The B2B buying and selling experience is completely different than the consumer buying experience we’ve become so familiar with. In B2B sales, the buying situations sellers face are far more complex and nuanced than those faced in the consumer space. In addition to a much higher level of complexity of buying situations, we also have far fewer instances to analyze. High levels of complexity and richness and small overall instances. Any given seller will not have millions of opportunities they are pursuing. They typically don’t have hundreds. In the complex B2B sales space, a given seller might be pursuing 10 – 15 active deals at any one time. The law of large numbers will not work. Big data won’t work. What we need are better ways of analyzing buying situations that are very rich and complex, but have small sample sizes. How do we do this and how is it different than more typical AI we’re used to in our personal buying experiences?

Can the CRM Help?

Unfortunately, common CRM usage and note taking do not support the level of richness involved in complex B2B sales opportunities. CRM hygiene is notoriously bad. Too much of the important detail still resides in the heads of your salespeople. The challenge is how to get it out of their heads and into a mechanism that can make sense of the information and use it for predictive and enablement purposes. This is why big consulting companies make lots of money conducting interviews and analysis to get at the richness and granular details that matter when making important decisions about the sales force. These engagements are long and costly. There’s a better way.

Mine the Data in Your Salespeople’s Heads

What’s needed is an efficient way to capture the richness of details about how your buyers buy and how your sellers sell. A way that doesn’t take six months and cost $1M. Organizations can use surveys to capture granular details about the deals their sellers pursue as well as how they navigate those deals from a selling perspective. Using surveys to capture this information removes interviewer bias, speeds up the process, and increases accuracy by exploring the dynamics of real wins and losses. When you ask sellers to report what they did, you get a lot more accurate representation than when you ask sellers what they “would do” in a hypothetical situation. So, surveys that allow for forensic examination of recent deals are a great way to gather richness of detail in an efficient way.

How Does Research Intersect with Mining Seller Data?
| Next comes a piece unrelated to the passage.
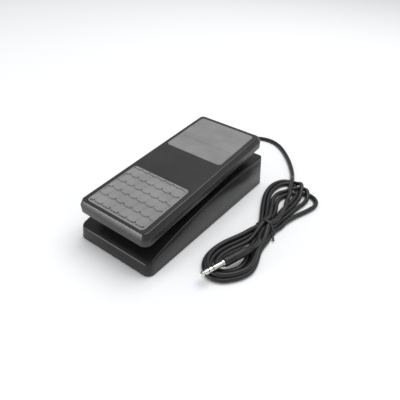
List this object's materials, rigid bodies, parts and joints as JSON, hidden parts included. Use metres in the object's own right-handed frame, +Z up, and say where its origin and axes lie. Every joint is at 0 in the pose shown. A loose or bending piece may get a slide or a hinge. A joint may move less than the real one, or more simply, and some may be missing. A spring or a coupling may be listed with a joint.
{
  "type": "expression pedal",
  "caption": "Rocking foot pedal: a sloped treadle turns a potentiometer through a gear sector, with a tied cord and a three-contact phone plug.",
  "frame": {"origin": "centre of the base footprint, on the floor that the feet stand on", "axes": "+Y from the heel end to the toe end, +X to the right seen from the heel, +Z up"},
  "size_m": [0.2015, 0.3718, 0.0801],
  "materials": {
    "base_paint": "black texture powder coat",
    "treadle_paint": "black satin paint",
    "pad_rubber": "grey moulded rubber with scale relief",
    "plate_rubber": "grey moulded rubber, nearly smooth",
    "zinc_steel": "zinc plated",
    "screw_steel": "zinc plated",
    "bright_steel": "bright",
    "black_rubber": "matt",
    "bronze": "satin",
    "white_nylon": "matt",
    "phenolic": "matt",
    "contact_brass": "satin",
    "cord_jacket": "soft satin PVC",
    "wire_insulation": "satin",
    "tie_plastic": "satin",
    "black_plastic": "satin gloss",
    "plug_metal": "bright nickel plate"
  },
  "bodies": {
    "base": {"base_shell": "base_paint", "bottom_plate": "zinc_steel", "bottom_screws": "screw_steel", "rubber_feet": "black_rubber", "pivot_bracket": "zinc_steel", "bracket_screws": "screw_steel", "pivot_axle": "bright_steel", "axle_clips": "screw_steel", "friction_washers": "bronze", "pot_bracket": "zinc_steel", "pot_bracket_screws": "screw_steel", "pot_can": "bright_steel", "pot_track": "phenolic", "pot_terminals": "contact_brass", "pot_washer": "bright_steel", "pot_nut": "bright_steel", "cord_clamp": "bright_steel", "clamp_screws": "screw_steel", "inner_cord": "cord_jacket", "lead_wires": "wire_insulation", "strain_relief": "black_rubber", "cord_lead": "cord_jacket", "cord_hank": "cord_jacket", "cord_tail": "cord_jacket", "twist_tie": "tie_plastic", "plug_boot": "black_rubber", "plug_barrel": "black_plastic", "plug_sleeve": "plug_metal", "plug_insulators": "black_plastic", "plug_ring": "plug_metal", "plug_tip": "plug_metal"},
    "treadle": {"treadle_shell": "treadle_paint", "heel_pad": "pad_rubber", "toe_plate": "plate_rubber", "toe_bumpers": "black_rubber", "heel_bumpers": "black_rubber", "hinge_yoke": "zinc_steel", "yoke_screws": "screw_steel", "axle_bushes": "white_nylon", "drive_sector": "white_nylon", "sector_screws": "screw_steel"},
    "pot_rotor": {"pot_shaft": "bright_steel", "pot_wiper": "contact_brass", "pinion_gear": "white_nylon", "pinion_setscrew": "screw_steel"}
  },
  "joints": [
    {"name": "treadle_tilt", "type": "hinge", "parent": "base", "child": "treadle", "pos_m": [0, 0, 0.03], "axis": [1, 0, 0], "range_deg": [-8.5, 9.5]},
    {"name": "pot_turn", "type": "hinge", "parent": "base", "child": "pot_rotor", "pos_m": [0.02, 0.03489, 0.02065], "axis": [1, 0, 0], "range_deg": [-47.6, 42.6]}
  ],
  "couplings": [
    {"joint": "pot_turn", "follows": "treadle_tilt", "ratio": -5}
  ]
}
Until the technology of CRM and the richness of B2B selling come together within the flow of work, other methods are needed to gain much needed B2B insights. Research tells us what to look for and data science helps us sort through this data once we collect it. So, what does research say and how does it impact the information we gather?
Recent research into B2B selling indicates that buying situations are not only complex, but consist of information in five primary categories:

  • Customer Dynamics
  • Competitive Landscape
  • Problem Awareness
  • Buying Process
  • Solution Definition

Through many thousands of seller data points, we’ve determined that there are 17 attributes (or factors) that continuously show up in customer buying situations. These 17 attributes fall into one of the five categories. We’ve been able to reduce the number of buying attributes from the original 25 indicated by sales researchers at the Florida State University Sales Institute. We’ve examined which attributes show up most frequently and which ones don’t. By reducing the dimensionality of the buying situations, we’ve been able to improve the reliability of a machine learning algorithm that does two very important things:

  • Identify the five buying attributes that have the most significant influence on changes in seller behavior
  • Determine how these buying attributes organize into unique buying situations sellers in any given organization face

Company sales forces need to go beyond the more simplistic ideas of sales personas and the customer buying journey. In our research, customer personas are only one attribute within a larger group of factors called customer dynamics. The buying journey is a misnomer. Our research reveals that each seller faces many buying journeys, not one. Leaders need better, more reliable ways to mine the data in the seller’s heads and use that data to gain deep and specific insights into how buyers buy, how that changes over time, and what sellers should do about it to win more deals.